My sleep issues have had a major affect on getting up when I need to the next day. I missed classes because I would sleep through alarms. I would be late for work or meetings because I hit the snooze button or in reality turned the alarm off. I would miss something because I was so tired I couldn’t even wake up.
Imagine you and I both go to bed at 11pm and have to be up at 7am. You go right to sleep and thus waking at 7am is no problem. However, I lie in bed for an hour, maybe two, or three before I might fall asleep (for varying reasons) so now my sleep window has been cut to five hours. Now add in the fact I haven’t been getting enough sleep in the first place along with a side of anxiety I won’t wake and we have a recipe for disaster. The alarm sounds at 7am and you are fully rested. I have barely slept (we haven’t talked about the fact I probably tossed and turned all night as well) and can barely function let alone realize I need to get up.

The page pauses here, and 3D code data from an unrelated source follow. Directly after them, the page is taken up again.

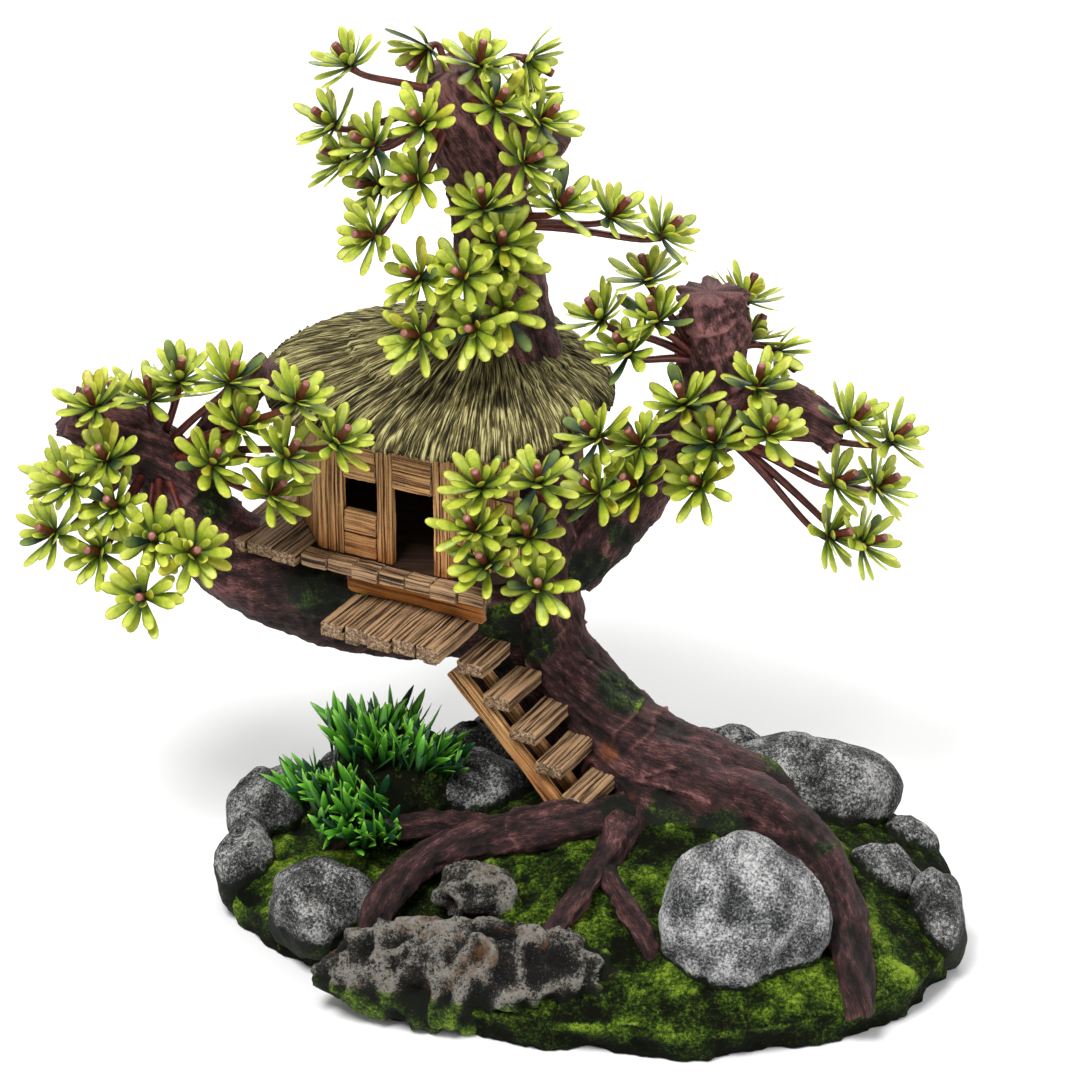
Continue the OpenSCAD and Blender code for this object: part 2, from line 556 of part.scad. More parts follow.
// A twig leaves the wood, bends, and ends under its rosette
module twig(hub, p) {
    dir = rosette_dir(hub, p);
    foot = p - dir * (peg_h + gap);
    mid = (hub + foot) / 2 + [0, 0, 3];
    limb([[hub[0], hub[1], hub[2], twig_r * 1.3], [mid[0], mid[1], mid[2], twig_r * 1.1],
        [foot[0] - dir[0] * 4, foot[1] - dir[1] * 4, foot[2] - dir[2] * 4, twig_r],
        [foot[0], foot[1], foot[2], twig_r]], 5, 1, 0, [0.2, 1, 0.1]);
}
module wood(grow) {
    trunk_shape(grow);
    trunk_stub_right_shape(grow);
    limb_left_shape(grow);
    limb_left_branch_shape(grow);
    limb_right_shape(grow);
    limb_right_stub_shape(grow);
}
module twigs(hub, list) carved() difference() {
    union() {
        translate(hub) sphere(3, $fn = 8);
        for (p = list) twig(hub, p);
    }
    wood(gap);
    wall_run(0);
    roof_shape();
    for (p = list) on_twig(hub, p) rosette_room();
}
module twigs_left() color("brown") twigs(LEFT_HUB, LEFT);
module twigs_top() color("brown") twigs(TOP_HUB, TOP);
module twigs_middle() color("brown") twigs(MIDDLE_HUB, MIDDLE);
module twigs_right_upper() color("brown") twigs(RIGHT_UPPER_HUB, RIGHT_UPPER);
module twigs_right() color("brown") twigs(RIGHT_HUB, RIGHT);
module twigs_front() color("brown") twigs(FRONT_HUB, FRONT);
module leaves_left() color("yellowgreen") leaves(LEFT_HUB, LEFT);
module leaves_top() color("yellowgreen") leaves(TOP_HUB, TOP);
module leaves_middle() color("yellowgreen") leaves(MIDDLE_HUB, MIDDLE);
module leaves_right_upper() color("yellowgreen") leaves(RIGHT_UPPER_HUB, RIGHT_UPPER);
module leaves_right() color("yellowgreen") leaves(RIGHT_HUB, RIGHT);
module leaves_front() color("yellowgreen") leaves(FRONT_HUB, FRONT);

// The grass is a set of pointed plastic clumps with their feet in the moss mound
GRASS = [[-66, 14, 30, 14], [-72, 22, 28, 12], [-58, 22, 40, 14], [-48, 18, 41, 14], [-38, 20, 38, 12],
    [-58, 8, 32, 12], [-50, 30, 41, 12], [-62, 32, 38, 12], [-64, 4, 27, 10], [-54, 2, 27, 10]];
module grass_tuft() color("forestgreen") carved() difference() {
    for (g = GRASS) let (lean = unit([g[0] + 52, g[1] - 24, 30]))
        translate([g[0], g[1], g[2] - 3]) toward(lean) cylinder(h = g[3], r1 = 2, r2 = 8, $fn = 10);
    mound_shape(gap);
    rocks(concat(ROCKS_LEFT, ROCKS_BACK), gap);
    root_left_back_shape(gap);
    ground_shape();
}

ground_base();
moss_mound();
rock_front_large();
rock_front_rough();
rocks_left();
rocks_right();
rocks_back();
trunk_lower();
trunk_upper();
trunk_stub_right();
limb_left();
limb_left_branch();
limb_right();
limb_right_stub();
root_right();
root_left_front();
root_left_back();
root_fork();
hut_floor();
front_wall_left_post();
front_wall_sill_boards();
front_wall_window_head();
front_wall_middle_post();
front_wall_door_head();
front_wall_door_post();
wall_front_left();
wall_left();
wall_back_left();
wall_back();
wall_back_right();
wall_front_right();
thatched_roof();
deck_planks_front();
deck_planks_left();
deck_fascia_board();
landing_planks();
landing_beams();
stair_treads();
stair_stringer_front();
stair_stringer_back();
twigs_left();
twigs_top();
twigs_middle();
twigs_right_upper();
twigs_right();
twigs_front();
leaves_left();
leaves_top();
leaves_middle();
leaves_right_upper();
leaves_right();
leaves_front();
grass_tuft();
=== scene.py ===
# %% [markdown]
# # A tree house ornament
# The object is a cast and painted resin ornament: a thatched plank hut in a gnarled tree, on a
# base of moss and stones, with clipped-on plastic leaves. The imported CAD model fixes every
# place and size, so the first step loads it. Everything after that only gives it its skin.

import bpy
import numpy as np
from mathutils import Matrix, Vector


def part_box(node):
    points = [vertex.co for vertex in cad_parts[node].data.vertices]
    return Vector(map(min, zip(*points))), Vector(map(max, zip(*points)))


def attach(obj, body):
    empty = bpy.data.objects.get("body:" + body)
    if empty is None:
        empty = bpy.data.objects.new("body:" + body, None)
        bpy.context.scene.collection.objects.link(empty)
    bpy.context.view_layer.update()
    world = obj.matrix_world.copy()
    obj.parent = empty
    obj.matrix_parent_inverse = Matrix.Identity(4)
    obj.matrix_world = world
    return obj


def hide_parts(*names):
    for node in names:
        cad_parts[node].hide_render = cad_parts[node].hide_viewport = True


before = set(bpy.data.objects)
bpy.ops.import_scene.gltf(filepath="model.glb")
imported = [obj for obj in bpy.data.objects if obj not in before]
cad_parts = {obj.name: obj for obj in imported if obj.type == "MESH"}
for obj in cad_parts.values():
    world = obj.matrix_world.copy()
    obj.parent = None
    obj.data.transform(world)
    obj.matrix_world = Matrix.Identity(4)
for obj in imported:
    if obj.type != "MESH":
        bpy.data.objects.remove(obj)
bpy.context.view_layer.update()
MM = 0.001
print("CAD nodes:", len(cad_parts))

# %% [markdown]
# ## Noise
# Cast bark, moss and stone are uneven at every scale. A repeatable noise gives that: numbers
# on the corners of a cubic lattice, blended smoothly between them. Blender's own noise lives
# in materials only, so this one is written in numpy and moves real points.


# %% Noise on a lattice
def corner_number(corner, seed):
    """A repeatable number from 0 to 1 for whole-number corners: they are multiplied by large
    odd numbers, joined, and scrambled by shifts."""
    h = (corner[..., 0] * 73856093) ^ (corner[..., 1] * 19349663) ^ (corner[..., 2] * 83492791)
    h = (h ^ (seed * 40503 + 12289)) & 0xFFFFFFFF
    h = ((h ^ (h >> 15)) * 739982445) & 0xFFFFFFFF
    h = ((h ^ (h >> 12)) * 695872825) & 0xFFFFFFFF
    return ((h ^ (h >> 15)) & 0xFFFF) / 65535.0


def noise(points, cell, seed=0):
    """Noise from -1 to 1 with lumps about one cell wide: the eight corner numbers round each
    point, weighted by the smooth step 3f^2 - 2f^3 of its place f in the cell."""
    place = points / cell
    corner = np.floor(place).astype(np.int64)
    f = place - corner
    f = f * f * (3 - 2 * f)
    total = 0.0
    for dx in (0, 1):
        for dy in (0, 1):
            for dz in (0, 1):
                weight = (f[..., 0] if dx else 1 - f[..., 0]) * (f[..., 1] if dy else 1 - f[..., 1])
                weight = weight * (f[..., 2] if dz else 1 - f[..., 2])
                total = total + weight * corner_number(corner + np.array([dx, dy, dz]), seed)
    return 2 * total - 1


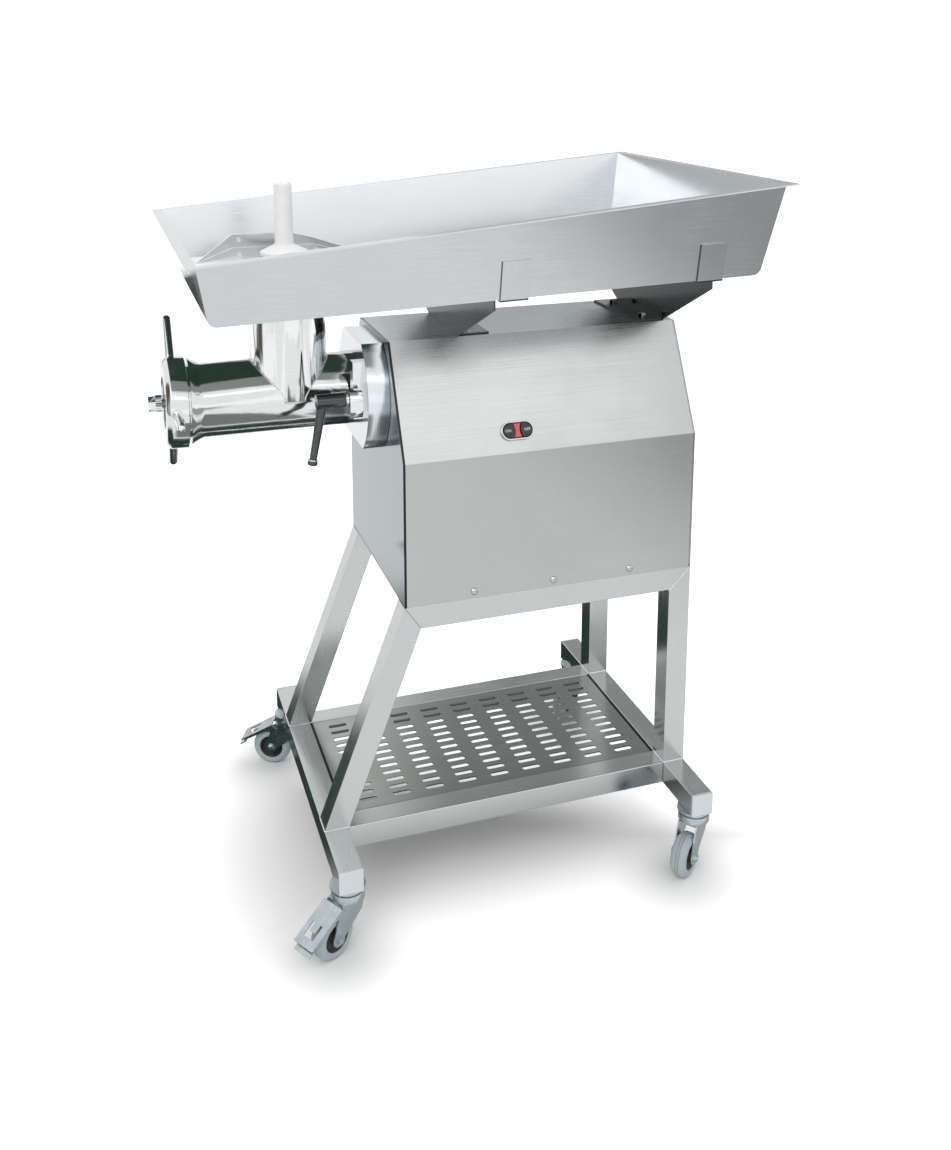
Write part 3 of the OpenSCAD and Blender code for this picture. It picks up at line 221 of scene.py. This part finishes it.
def turned(name, colour, roughness):
    """Lathe-turned metal: rings round the head's axis and along it."""
    look = Look(name, colour, roughness, 1.0)
    radius, x = look.around(HEAD_Y, HEAD_Z)
    rings = look.noise(look.join(look.math("MULTIPLY", radius, RINGS),
                                 look.math("MULTIPLY", x, RINGS), 0), 3, 0.6)
    clouds = look.noise(look.stretched((18, 18, 18)), 3, 0.5)
    look.tint(look.span(rings, 0, 0.16), deeper(colour, 0.4))
    gloss = look.math("ADD", look.span(rings, -0.06, 0.08), look.span(clouds, -0.03, 0.04))
    look.rough(look.math("ADD", gloss, roughness))
    look.bump(rings, 0.3, 0.00008)
    return look


def polished(name, colour, roughness, wave=0.35, dull=0.05, painted_reflection=(0.02, 0.05, 0.04)):
    """Mirror polish with slow waves in the surface, faint wipe marks and soft patches of painted
    dark reflection.
    """
    look = Look(name, colour, roughness, 1.0)
    swell = look.noise(look.stretched((22, 22, 22)), 2, 0.5)
    wipes = look.noise(look.stretched((60, 260, 260)), 4, 0.7)
    look.tint(look.span(wipes, 0, 0.1), deeper(colour, 0.4))
    # Painted reflection: soft dark patches over the swells
    look.tint(look.span(swell, 0, 0.08, 0.55, 0.8), painted_reflection)
    look.rough(look.span(wipes, roughness, roughness + dull))
    look.bump(swell, wave, 0.0012)
    return look


def moulded(name, colour, roughness, grain=1500, depth=0.2, coat=0.0, metallic=0.0):
    """Moulded plastic, rubber, paint or casting: a fine texture and a trace of dust."""
    look = Look(name, colour, roughness, metallic)
    fine = look.noise(look.stretched((grain, grain, grain)), 2, 0.5)
    dust = look.noise(look.stretched((30, 30, 30)), 5, 0.65)
    pale = tuple(min(1, c * 1.25 + 0.02) for c in colour)
    look.tint(look.span(dust, 0, 0.35, 0.45, 0.75), pale)
    look.rough(look.span(dust, roughness - 0.05, roughness + 0.1))
    look.bump(fine, depth, 0.00005)
    look.bsdf.inputs["Coat Weight"].default_value = coat
    return look


def zinc_plate():
    """Bright zinc: bluish pressed steel with a faint spangle and dull patches."""
    look = Look("zinc_plate", (0.54, 0.60, 0.63), 0.26, 1.0)
    patch = look.noise(look.stretched((55, 55, 55)), 4, 0.6)
    fine = look.noise(look.stretched((900, 900, 900)), 2, 0.5)
    look.tint(look.span(patch, 0, 0.4), (0.27, 0.32, 0.34))
    look.rough(look.span(patch, 0.18, 0.38))
    look.bump(fine, 0.15, 0.00004)
    return look


def red_lens():
    """Clear red plastic with moulded ribs inside."""
    look = Look("red_lens", (0.55, 0.02, 0.03), 0.18)
    ribs = look.node("ShaderNodeTexWave", bands_direction="Z")
    ribs.inputs["Scale"].default_value = 160
    look.link(look.place, ribs.inputs["Vector"])
    look.tint(look.span(ribs.outputs["Fac"], 0, 0.5, 0, 1), (0.95, 0.14, 0.16))
    look.bsdf.inputs["Coat Weight"].default_value = 0.6
    look.bump(ribs.outputs["Fac"], 0.15, 0.0002)
    return look


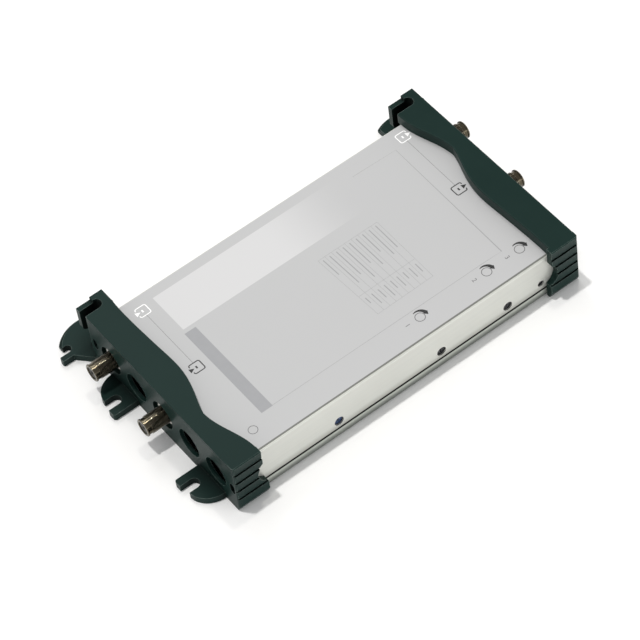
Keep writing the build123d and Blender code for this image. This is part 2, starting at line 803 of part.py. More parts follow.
def build():
    nodes = {
        "base_tray": base_tray(),
        "top_cover": top_cover(),
        "label_sheet": label_sheet(),
        "circuit_board": circuit_board(),
        "board_posts": board_posts(),
        "board_screws": screws([(x, y, board_top) for x, y in post_places], (0, 0, -1),
                               screw_radius, screw_length),
        "cover_screws": screws([(x, half_width, cover_screw_height) for x in cover_screw_places],
                               (0, -1, 0), cover_screw_radius, cover_screw_length),
        "cap_screws": Compound(children=[cap_screw(side, y, 0) for side in sides.values()
                                         for y in cap_screw_rows()]),
        "input_shield_can": shield_can(-1),
        "output_shield_can": shield_can(1),
        "amplifier_module": amplifier_module(),
        "heat_bracket": heat_bracket(),
        "voltage_regulator": voltage_regulator(),
        "filter_capacitors": filter_capacitors(),
        "chokes": chokes(),
        "signal_chips": signal_chips(),
        "power_lamp": power_lamp(),
        "lamp_spacer": lamp_spacer(),
        "socket_washers": socket_washers(),
        "socket_nuts": socket_nuts(),
    }
    for name, side in sides.items():
        nodes[f"{name}_end_cap"] = end_cap(side)
        for port in socket_ports:
            prefix = f"{name}_{port}_socket"
            nodes[f"{prefix}_shell"] = socket_shell(side, port_y(port))
            nodes[f"{prefix}_insulator"] = socket_insulator(side, port_y(port))
            nodes[f"{prefix}_contact"] = socket_contact(side, port_y(port))
    for number, x in enumerate(preset_places, start=1):
        nodes[f"preset_housing_{number}"] = preset_housing(x)
        nodes[f"preset_rotor_{number}"] = preset_rotor(x)
    return nodes


os.makedirs("parts", exist_ok=True)
for node_name, shape in build().items():
    export_step(shape, f"parts/{node_name}.step")
    print(node_name, round(shape.volume, 2))
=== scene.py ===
import math

import bmesh
import bpy
from mathutils import Matrix, Vector


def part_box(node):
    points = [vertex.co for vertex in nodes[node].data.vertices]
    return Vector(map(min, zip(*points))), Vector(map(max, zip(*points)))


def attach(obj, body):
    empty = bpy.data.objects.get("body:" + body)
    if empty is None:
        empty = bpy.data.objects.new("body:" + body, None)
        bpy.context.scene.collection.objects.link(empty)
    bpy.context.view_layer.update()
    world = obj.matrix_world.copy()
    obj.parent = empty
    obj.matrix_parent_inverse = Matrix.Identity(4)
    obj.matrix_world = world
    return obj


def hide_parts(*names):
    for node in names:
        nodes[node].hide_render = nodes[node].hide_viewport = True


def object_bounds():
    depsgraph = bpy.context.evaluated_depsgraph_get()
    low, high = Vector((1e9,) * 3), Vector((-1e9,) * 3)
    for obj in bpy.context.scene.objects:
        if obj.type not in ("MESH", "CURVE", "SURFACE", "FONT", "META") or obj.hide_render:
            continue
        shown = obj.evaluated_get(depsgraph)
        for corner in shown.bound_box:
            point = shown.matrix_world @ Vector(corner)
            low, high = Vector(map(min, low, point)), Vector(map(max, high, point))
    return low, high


# Looks for a television line amplifier. Everything is in metres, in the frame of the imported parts.
mm = 0.001

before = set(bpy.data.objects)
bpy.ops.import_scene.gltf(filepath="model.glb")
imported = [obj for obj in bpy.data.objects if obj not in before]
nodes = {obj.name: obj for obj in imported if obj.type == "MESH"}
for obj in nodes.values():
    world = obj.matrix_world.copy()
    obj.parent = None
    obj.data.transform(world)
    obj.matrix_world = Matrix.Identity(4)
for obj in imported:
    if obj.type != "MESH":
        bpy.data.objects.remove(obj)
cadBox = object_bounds()
print("loaded", len(nodes), "parts")


def linear(r, g, b):
    # sRGB 0..255 to the linear colour that a shader socket takes
    def one(value):
        value = value / 255
        return value / 12.92 if value <= 0.04045 else ((value + 0.055) / 1.055) ** 2.4
    return (one(r), one(g), one(b), 1.0)


def newMaterial(name):
    material = bpy.data.materials.new(name)
    material.use_nodes = True
    tree = material.node_tree
    return material, tree, tree.nodes["Principled BSDF"]


def placeGroup(tree, group, values, where=(-600, 0)):
    node = tree.nodes.new("ShaderNodeGroup")
    node.node_tree = group
    node.location = where
    for key, value in values.items():
        node.inputs[key].default_value = value
    return node


def newGroup(name, inputs, outputs):
    group = bpy.data.node_groups.new(name, "ShaderNodeTree")
    for label, kind, value in inputs:
        socket = group.interface.new_socket(name=label, in_out="INPUT", socket_type=kind)
        socket.default_value = value
    for label, kind in outputs:
        group.interface.new_socket(name=label, in_out="OUTPUT", socket_type=kind)
    start = group.nodes.new("NodeGroupInput")
    end = group.nodes.new("NodeGroupOutput")
    return group, start, end


def link(tree, source, target):
    tree.links.new(source, target)


def mathNode(tree, kind, a=None, b=None, clamp=False):
    node = tree.nodes.new("ShaderNodeMath")
    node.operation = kind
    node.use_clamp = clamp
    for slot, value in ((0, a), (1, b)):
        if value is None:
            continue
        if isinstance(value, (int, float)):
            node.inputs[slot].default_value = value
        else:
            link(tree, value, node.inputs[slot])
    return node.outputs[0]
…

Two things happen in these occasions: I don’t sleep (or barely) in the first place making me very tired the next day or I sleep right through my alarm(s) and may be late or miss whatever I was supposed to get to in the first place.
You would be depressed, too, when all of this is adding up to challenging your career, social life, and well being.
I have found some techniques to solve parts of the sleep equation. I set multiple alarms and I set them far earlier than I need to get up (even though I end up getting up late anyway). I leave myself more of a buffer in the mornings and thanks to my medication to battle my RLS/PLMD and insomnia/anxiety, I have had less problems over time.
However, if I am in a new environment (i.e. hotel or place I am not familiar) or am roomed with someone other than my wife… it can be problematic. That’s why years ago my doctor basically wrote me a prescription that when I am on business trips, I am to sleep alone.
Being comfortable with sleep has always been a challenge and probably will not be one that goes away completely. And it all stems, I believe, in the fact that RLS and PLMD were silently keeping me up and causing all kinds of other problems.